§ WHAT YOU WILL DO: Go through the material below and copy all lines with "scene".
___ RECORDED DATA ___
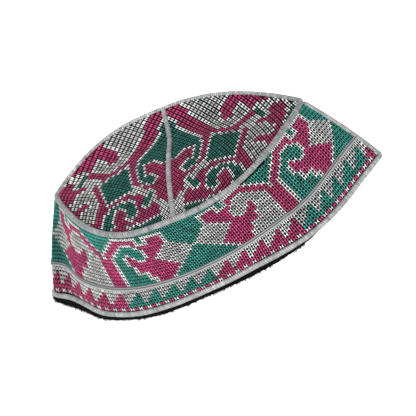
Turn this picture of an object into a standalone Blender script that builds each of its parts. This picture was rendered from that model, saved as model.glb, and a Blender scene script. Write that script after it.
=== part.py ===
# A soft kufi cap of embroidered cloth, standing on its rim and half folded flat.
# Seen from above, both the crown and the rim are pointed ovals, long along X.
# The front of the cap faces -Y. Sizes in the tables and functions are in millimetres.
from collections import namedtuple

import bpy
import numpy as np

MM = 0.001

# Heights
FRONT_RIDGE_HEIGHT = 70.0
BACK_RIDGE_HEIGHT = 64.0
TIP_HEIGHT = 65.0
WAIST_HEIGHT = 25.0
FACING_HEIGHT = 12.0

# Half the length of the crown's oval, and how far its two sides swing out
CROWN_HALF_LENGTH = 92.0
FRONT_SWING = 69.5
BACK_SWING = 49.5
LEFT_TIP_Y = 3.0

# Cloth, cords and the gap that touching pieces keep
CLOTH = 1.8
PIPING_RADIUS = 2.1
SEAM_CORD_RADIUS = 1.8
END_CORD_RADIUS = 1.5
BINDING_RADIUS = 1.8
BRAID_WIDTH = 2.2
BRAID_THICKNESS = 0.8
GAP = 0.3

# How far the cloth stops short of the middle of a cord
TOP_GAP = 2.5
SEAM_GAP = 2.15
END_GAP = 2.4
END_CORD_INSET = 0.6

# The crown's seam: where it meets the front and the back ridge, and how high its cord sits
SEAM_FRONT_X = -1.3
SEAM_BACK_X = -6.3
SEAM_CORD_LIFT = 0.3
CROWN_END_GAP = 5.5

# The facing's wall inside the cloth, and its foot under the binding
FACING_INSET = 3.0
FACING_CLOTH = 1.5
FOOT_INSET_SHOWN = -0.3
FOOT_INSET_HIDDEN = 2.4
FOOT_HIDDEN_BELOW = 2.9
FOOT_SHOWN_ABOVE = 3.2
FOOT_LEAST_HEIGHT = 0.8

# How far each side the loops are averaged to round the tips, in path samples of about 1 mm
CORD_ROUNDING = 3
FACING_ROUNDING = 5

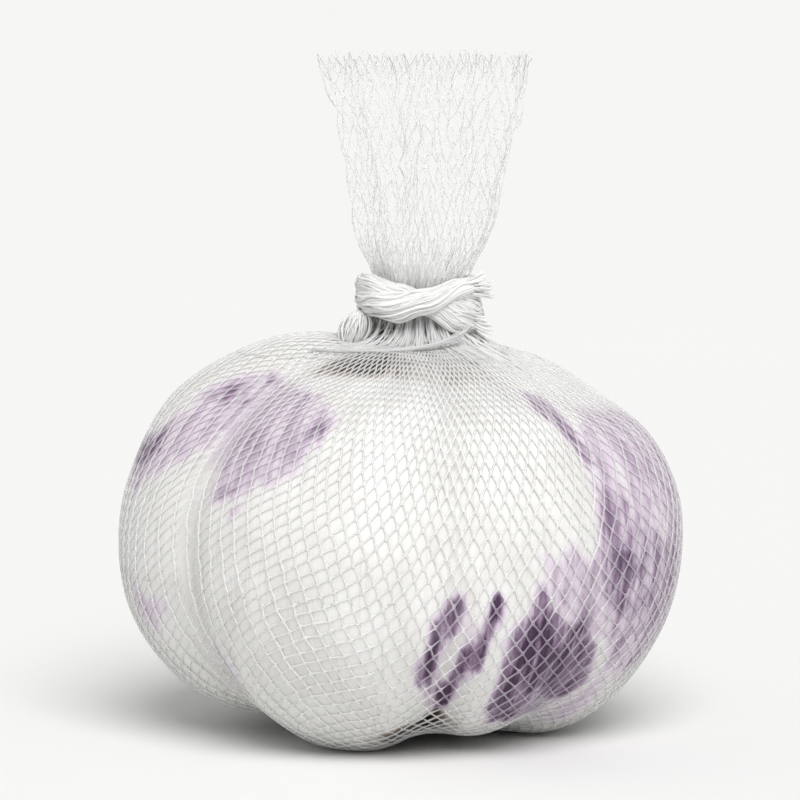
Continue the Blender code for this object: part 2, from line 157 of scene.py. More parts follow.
PURPLE_PATCHES = (
    # Upper left, with its darker corners and edges
    Patch(0.36, 1.7, (
        (-71, 62), (-68, 65), (-60, 67.6), (-38, 66.7), (-19, 63), (-18, 61), (-24, 57),
        (-32, 55.2), (-43, 53.3), (-50, 53.8), (-46, 55.7), (-54, 57.6), (-54, 60),
    )),
    Patch(0.62, 1.4, ((-65, 62.9), (-66, 64.8), (-60, 65.5), (-52, 64.3), (-59, 62.9))),
    Patch(0.6, 0.9, ((-61, 67), (-55, 68), (-26, 64.8), (-26, 63.8), (-41, 66.2), (-59, 66.4))),
    Patch(0.52, 1.3, ((-28, 61), (-21, 62.9), (-18, 61.9), (-20, 60), (-25, 59))),
    Patch(0.6, 0.9, ((-47, 54.3), (-43, 55.2), (-38, 54.8), (-43, 53.3))),
    Patch(0.45, 1, ((-38, 55.7), (-27, 57.6), (-27, 56.2), (-34, 54.8))),
    Patch(0.45, 0.6, ((-39.5, 51.4), (-39, 52.9), (-36, 53.8), (-37, 52.4))),
    # Left
    Patch(0.36, 1.5, (
        (-66, 62.4), (-74, 59), (-82, 56.7), (-86, 54.8), (-82, 52.9), (-74, 52.4), (-70, 54.3),
        (-60, 56.7), (-55, 59), (-56, 61.9),
    )),
    Patch(0.6, 1, ((-90, 56.7), (-73, 58.6), (-69, 58.1), (-72, 55.7), (-78, 54.3), (-88, 55))),
    Patch(0.26, 1.2, ((-73, 43.8), (-66, 41.9), (-60, 42.4), (-63, 38.6), (-72, 38.6), (-74, 41))),
    Patch(0.32, 1.2, ((-53, 37.6), (-45, 37.6), (-41, 36.2), (-43, 33.3), (-52, 31.9), (-52, 35.2))),
    # Right, the paler rim round a dark middle
    Patch(0.38, 1.6, (
        (60, 66.5), (92, 64.8), (94, 58), (92, 47.6), (88, 41.4), (80, 36.7), (66, 33.8),
        (56, 34.8), (51, 38.1), (47, 55.7), (45, 60.5),
    )),
    Patch(0.5, 1, (
        (45, 56.5), (53, 54.5), (62, 50.5), (74, 47), (76, 42.9), (70, 38.6), (55, 37.6),
        (49, 38.6), (44, 47.1),
    )),
    Patch(0.68, 1.2, ((46, 49), (54, 48.1), (62, 45.2), (65, 42.4), (58, 40), (50, 40.5), (46, 43.8))),
    Patch(0.5, 1, ((35, 66.7), (46, 65.7), (47, 61.9), (49, 57.6), (45, 57.5), (40, 61), (33, 63.4))),
    # Low on the right of the front, the darkest of all
    Patch(0.72, 1.1, (
        (28, 45.2), (33, 42.4), (36, 41), (43, 41.9), (46, 39), (49, 37.6), (53, 33.3),
        (50, 30.5), (40, 28.6), (26, 28.6), (21, 31), (22, 35.2), (21.5, 37.6), (22, 40.5),
        (25, 42.9),
    )),
    Patch(1.1, 1.6, (
        (24, 39), (26, 41), (28.5, 43.4), (34, 39.5), (43, 36.7), (44, 33.8), (38, 32.4),
        (27, 34.5),
    )),
    Patch(0.28, 1.6, ((29, 28), (60, 26), (63, 29), (62, 33), (54, 36.5), (53, 32), (51, 28.5))),
    Patch(0.42, 1.8, ((28, 48.1), (36, 49), (45, 47.1), (50, 38.1), (38, 40.5), (31, 42.9))),
    # Streaks left of it
    Patch(0.78, 1.0, (
        (9, 44.8), (12, 44.3), (12.5, 42.4), (11, 40.5), (9, 40), (8, 38.1), (6, 34.3),
        (2, 34.8), (2, 37.1), (5, 39), (5.5, 41), (6, 42), (8, 43.4),
    )),
    Patch(1.15, 0.9, (
        (18, 44.3), (20, 44.3), (20, 42.9), (19, 41.4), (18, 40), (16.5, 37.6), (15.5, 36.2),
        (13, 34.3), (12, 30.5), (9, 29.5), (7.5, 32.9), (9, 33.6), (11, 35.2), (12, 36.7),
        (13.5, 39), (15.5, 40.5), (17, 42.9),
    )),
    Patch(1.2, 0.8, (
        (17.5, 41.2), (17.5, 39), (16.5, 36.7), (15, 36), (12, 37.6), (13.5, 39), (15.5, 40.7),
    )),
    Patch(0.3, 1, ((12, 42.4), (15, 42.4), (16, 40.5), (14, 39), (11, 39.5), (11, 41))),
    Patch(0.26, 1, ((19, 41.4), (21, 40.5), (21, 39), (18, 39), (17, 40))),
    Patch(0.5, 1.2, ((4, 34.8), (10, 35.2), (13, 33.8), (12, 30), (7, 30))),
    # Back, guessed
    Patch(0.36, 1.3, (
        (96, 58), (104, 62.5), (118, 61), (129, 57), (126, 50), (130, 44), (121, 41), (117, 35),
        (108, 36.5), (104, 42), (99, 44), (101, 51),
    )),
    Patch(0.72, 1.0, (
        (103, 57), (111, 56.5), (116, 51), (114, 46), (119, 40), (112, 38), (107, 45), (108, 50),
    )),
    Patch(0.34, 1.3, (
        (147, 64), (157, 68), (176, 67), (188, 63), (183, 56), (187, 50), (176, 47), (168, 42.5),
        (163, 48), (155, 50), (157, 57),
    )),
    Patch(0.62, 1.0, (
        (156, 64), (166, 65), (176, 60), (171, 54), (174, 49), (166, 47), (163, 53), (158, 58),
    )),
    Patch(0.4, 1.2, (
        (198, 38), (204, 43), (213, 46), (221, 43), (219, 38), (227, 34), (219, 29), (208, 30),
        (209, 35),
    )),
    Patch(0.85, 1.0, (
        (205, 38), (211, 41.5), (216, 38), (214, 35), (219, 31.5), (211, 31.5), (210, 35),
    )),
    Patch(0.38, 1.3, (
        (234, 56), (240, 62), (252, 63), (263, 59), (258, 53), (264, 47), (254, 44), (249, 40.5),
        (245, 46), (238, 47), (242, 52),
    )),
)
DEGREE_LENGTH = 0.54
PERCENT_LENGTH = 1.15
PATCH_FRAY = ((47, 0.35), (71, 0.35), (103, 0.3), (131, 0.25))

# Edges of papery layers: azimuth at the foot and at the shoulder, and their heights
LAYER_EDGES = (
    (-44, -33, 4, 24),
    (38, 41, 6, 40),
    (12, 2, 2, 26),
    (96, 104, 5, 36),
    (150, 141, 3, 30),
    (214, 222, 6, 38),
    (262, 252, 4, 32),
)
LAYER_STEP = 0.16
LAYER_FADE = 11.0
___
§ SOLVED EXERCISE:
Turn this picture of an object into a standalone Blender script that builds each of its parts. This picture was rendered from that model, saved as model.glb, and a Blender scene script. Write that script after it.
Continue the Blender code for this object: part 2, from line 157 of scene.py. More parts follow.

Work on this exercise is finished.